English enjoys the status of the link language to the outer world and also is a necessary instrumental media to communicate. Presently and after globalization, it has remarkably placed its significance and never anyone today could define its tenure as colonial or outsider. While speaking about Indian writings, how can anyone omit the writings of Fakir Mohan Senapati, Premchand, Amrita Pritam, T. Shivshankar Pillai, N.T Vasudevan Nair, or Mahashweta Devi when their writings are all available in English?

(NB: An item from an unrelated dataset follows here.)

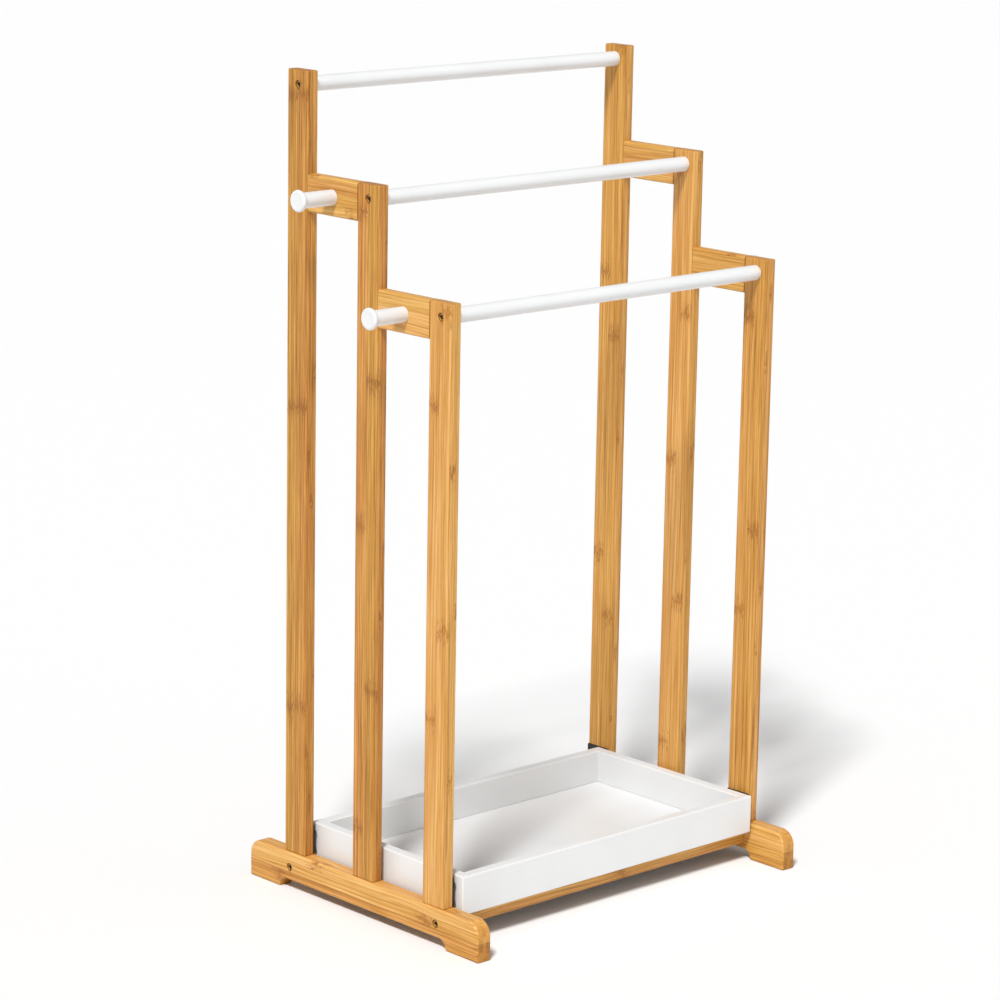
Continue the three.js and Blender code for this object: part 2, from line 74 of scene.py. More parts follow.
THREAD_PITCH = 1 * MM
THREAD_DEPTH = 0.55 * MM
INSERT_RADIUS = 5 * MM
INSERT_LENGTH = 16 * MM
BAR_BOLT_REACH = 20 * MM
RAIL_BOLT_REACH = 28 * MM
BAR_SOFTENING = 0.5 * MM
PEG_SHAFT_RADIUS = 7.8 * MM
PEG_HEAD_THICKNESS = 5 * MM
PEG_FLARE = 4 * MM
PEG_CROWN = 0.35 * MM
PEG_TENON_RADIUS = 5 * MM
PEG_FOOT_EASE = 0.3 * MM
PEG_CURVE_STEPS = 12
BRACKET_THICKNESS = 0.8 * MM
BRACKET_CORNER = 2 * MM
BRACKET_EASE = 0.2 * MM
LIP_SETBACK = 7 * MM  # behind the plate's front edge
LIP_DEPTH = 3 * MM
LIP_HEIGHT = 8 * MM
LIP_CORNER = 0.6 * MM
LIP_EASE = 0.4 * MM
PAN_SHANK = 1.5 * MM
PAN_HEAD_HEIGHT = 3.2 * MM
PAN_RIM = 1.2 * MM
PAN_EASE = 0.25 * MM
PAN_POINT = 1.6 * MM  # left plain at each end of the thread
PAN_THREAD_PITCH = 1.2 * MM
PAN_THREAD_DEPTH = 0.5 * MM
PAN_DOME_STEPS = 9
CROSS_SPAN = 4 * MM
CROSS_WIDTH = 1.1 * MM
CROSS_DEPTH = 1.2 * MM
TRAY_EDGE = 1.4 * MM
TRAY_FLOOR_EASE = 0.4 * MM

ROUND_STEPS = 6  # round a quarter turn of a board's edge
ARC_STEPS = 14  # round a quarter turn of a beam's outline
SIDES = 64  # round bars and pegs
BOLT_SIDES = 48
HOLE_SIDES = 32
PAN_HOLE_SIDES = 24

SIDE_OUT = {"left": -1, "right": 1}
ROWS = ("rear", "middle", "front")
OUTER_ROWS = ("rear", "front")
RAILS = {"upper": ("rear", "middle"), "lower": ("middle", "front")}  # rail: (post behind, post ahead)


# ---------------------------------------------------------------- materials


class Shader:
    """Short calls that build one material round its Principled BSDF."""

    def __init__(self, name):
        self.material = bpy.data.materials.new(name)
        self.material.use_nodes = True
        self.tree = self.material.node_tree
        self.surface = self.tree.nodes["Principled BSDF"]

    def feed(self, socket, value):
        if isinstance(value, bpy.types.NodeSocket):
            self.tree.links.new(value, socket)
        else:
            socket.default_value = value

    def node(self, kind, inputs=None, **settings):
        made = self.tree.nodes.new("ShaderNode" + kind)
        for key, value in settings.items():
            setattr(made, key, value)
        for key, value in (inputs or {}).items():
            self.feed(made.inputs[key], value)
        return made

    def math(self, operation, *values):
        return self.node("Math", dict(enumerate(values)), operation=operation).outputs[0]

    def scaled(self, vector, factors):
        return self.node("VectorMath", {0: vector, 1: factors}, operation="MULTIPLY").outputs[0]

    def vector(self, x, y, z):
        return self.node("CombineXYZ", {0: x, 1: y, 2: z}).outputs[0]

    def noise(self, vector, detail=2.0, roughness=0.5):
        inputs = {"Vector": vector, "Scale": 1.0, "Detail": detail, "Roughness": roughness}
        return self.node("TexNoise", inputs).outputs[0]

    def rise(self, value, low, high, start=0.0, end=1.0):
        inputs = {"Value": value, "From Min": low, "From Max": high, "To Min": start, "To Max": end}
        return self.node("MapRange", inputs, interpolation_type="SMOOTHSTEP").outputs[0]

    def mix(self, share, first, second, blend="MIX"):
        made = self.node("Mix", {0: share, 6: first, 7: second}, data_type="RGBA", blend_type=blend)
        return made.outputs[2]

    def ramp(self, share, stops):
        made = self.node("ValToRGB", {0: share})
        band = made.color_ramp
        while len(band.elements) < len(stops):
            band.elements.new(0.5)
        for element, (position, colour) in zip(band.elements, stops):
            element.position = position
            element.color = (*colour, 1)
        return made.outputs[0]

    def own(self, name):
        """A number that the piece itself holds, as a custom property."""
        return self.node("Attribute", attribute_type="OBJECT", attribute_name=name).outputs["Fac"]

    def bump(self, height, strength, distance):
        inputs = {"Height": height, "Strength": strength, "Distance": distance}
        self.feed(self.surface.inputs["Normal"], self.node("Bump", inputs).outputs[0])

    def uniform(self, **numbers):
        for key, value in numbers.items():
            self.surface.inputs[key.replace("_", " ")].default_value = value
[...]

However, another view prevails in the mind of some intellectuals that the English language alienates a text from its culture of origin. Once the Indian author Shashi Deshpande expressed her ideas that the English language is in some ways harmful to Indian culture not because it is the language of the ex-colonizers, but because it has become the language of the privileged, elite classes in India. She admits that when she writes in English she is aware that her work will reach out to only a few English-speaking readers, most of whom will be thinking the way she does. The problem is that if an author writes in English with the purpose of changing social traditions, the language excludes the poor and down-trodden whose involvement is most needed, and English has no place in the daily lives of those people
Another problem is the fact that writing in English also means using a language in which most, or at least many, of its characters do not speak. However, for many Indian authors, English is no more than the medium through which they express themselves and through which they can reach an international audience. But it is worth noting that English is the only source where a link can be made with global literary fields; although in India, the readability of literature in English shows a minuscule acceptance despite the rapid growth of literacy in English and in incomes of urban Indians.
So, it should be a wise decision to term IWE not as Indian English Writing, but as its original form of Indian Writings (available) in English.